Come innovate with the Amazon Music team!
Key job responsibilities
Build Data Platform and Data Lake solutions
Build Data Engineering tools
Build real time and micro batch data pipelines
About the team
The Music Data eXperience (MDX) team is responsible for the definition, design, production, and quality of foundational datasets consumed by the whole org, data management tools, and the self-service data lake and warehouse platforms on which these datasets are published, stored, shared, and consumed for analytics and science modeling. MDX is split into two sub teams *PARAM* (Platform Architecture Research and AutoMation) and *IDEA* (Intelligence, Data Engineering & Analytics). Data Platform (PARAM) team owns the self-service data lake Data EXchange Store (DEX) and Data Warehouse platforms, builds tools and frameworks for efficient data management, and owns the orchestration and configuration platform for data pipelines.
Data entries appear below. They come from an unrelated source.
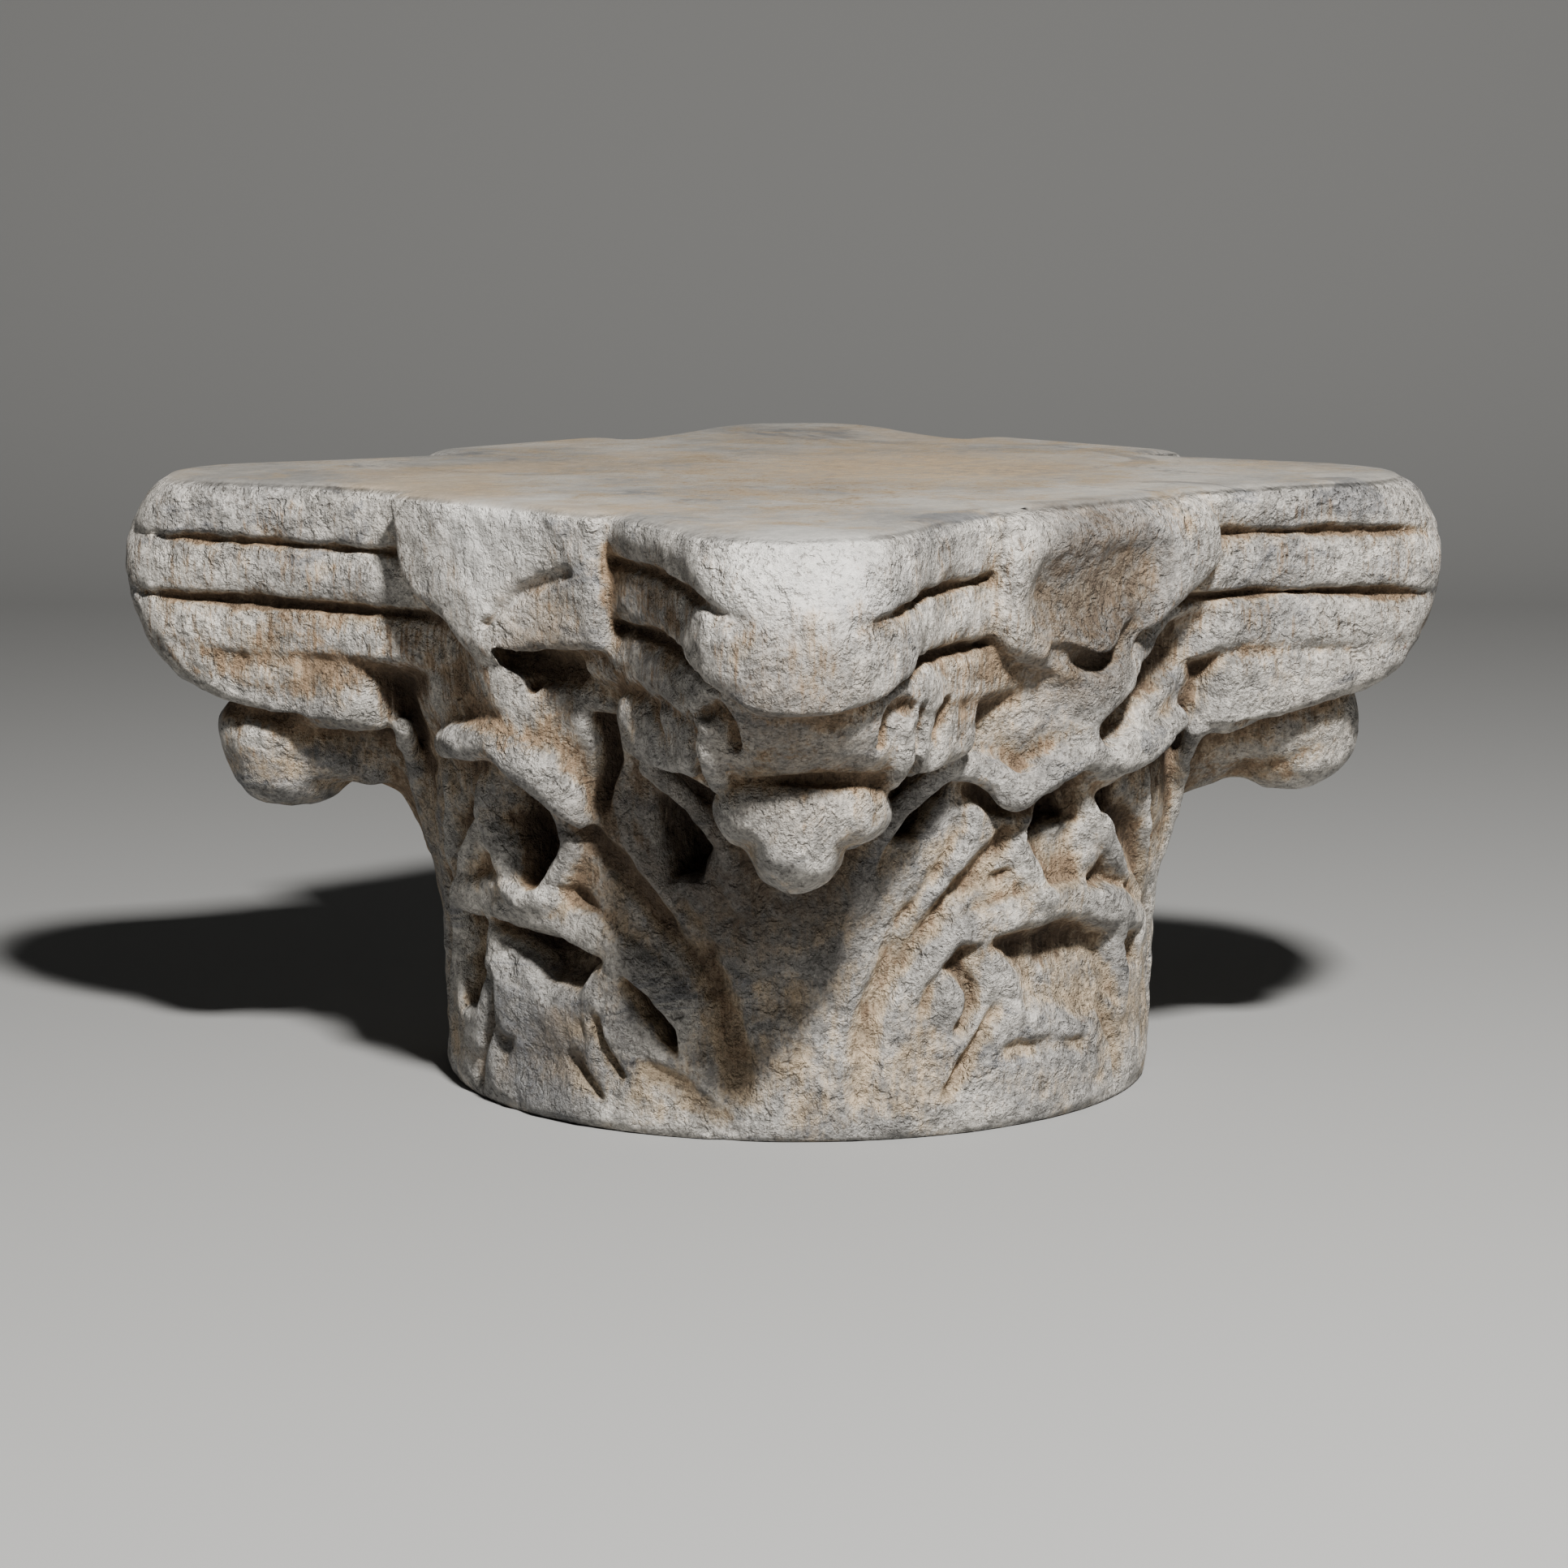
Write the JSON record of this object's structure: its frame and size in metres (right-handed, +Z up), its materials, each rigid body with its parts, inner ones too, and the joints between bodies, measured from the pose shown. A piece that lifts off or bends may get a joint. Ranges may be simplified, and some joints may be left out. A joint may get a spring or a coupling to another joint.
{
  "type": "marble capital",
  "caption": "Carved marble column capital with an acanthus bell, corner volutes and a concave-sided abacus with blunt horns.",
  "frame": {"origin": "centre of the flat underside, on the axis of the bell", "axes": "+Z up the axis, X and Y square to the flat sides of the abacus, horns on the diagonals"},
  "size_m": [0.461, 0.4613, 0.277],
  "materials": {
    "marble": "worn white-grey marble with a warm brown patina in the hollows"
  },
  "bodies": {
    "root": {"marble_capital": "marble"}
  },
  "joints": []
}
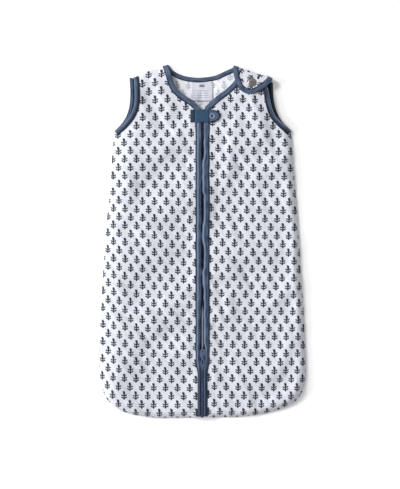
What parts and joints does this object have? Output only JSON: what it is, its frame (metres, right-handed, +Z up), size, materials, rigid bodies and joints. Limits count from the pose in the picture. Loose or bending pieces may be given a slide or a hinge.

Data Engineering (IDEA) Team owns the foundational data model and datasets, the Spark and Datanet ETL jobs and business logic to build them, away team support for datasets, org wide launch support (when required), the Executive Daily Summary (EDS), and future batch dataset data quality frameworks.
BASIC QUALIFICATIONS
- 1+ years of data engineering experience
- Experience with SQL
- Experience with data modeling, warehousing and building ETL pipelines
- Experience with one or more query language (e.g., SQL, PL/SQL, DDL, MDX, HiveQL, SparkSQL, Scala)
- Experience with one or more scripting language (e.g., Python, KornShell)
PREFERRED QUALIFICATIONS
- Experience with big data technologies such as: Hadoop, Hive, Spark, EMR
- Experience with any ETL tool like, Informatica, ODI, SSIS, BODI, Datastage, etc.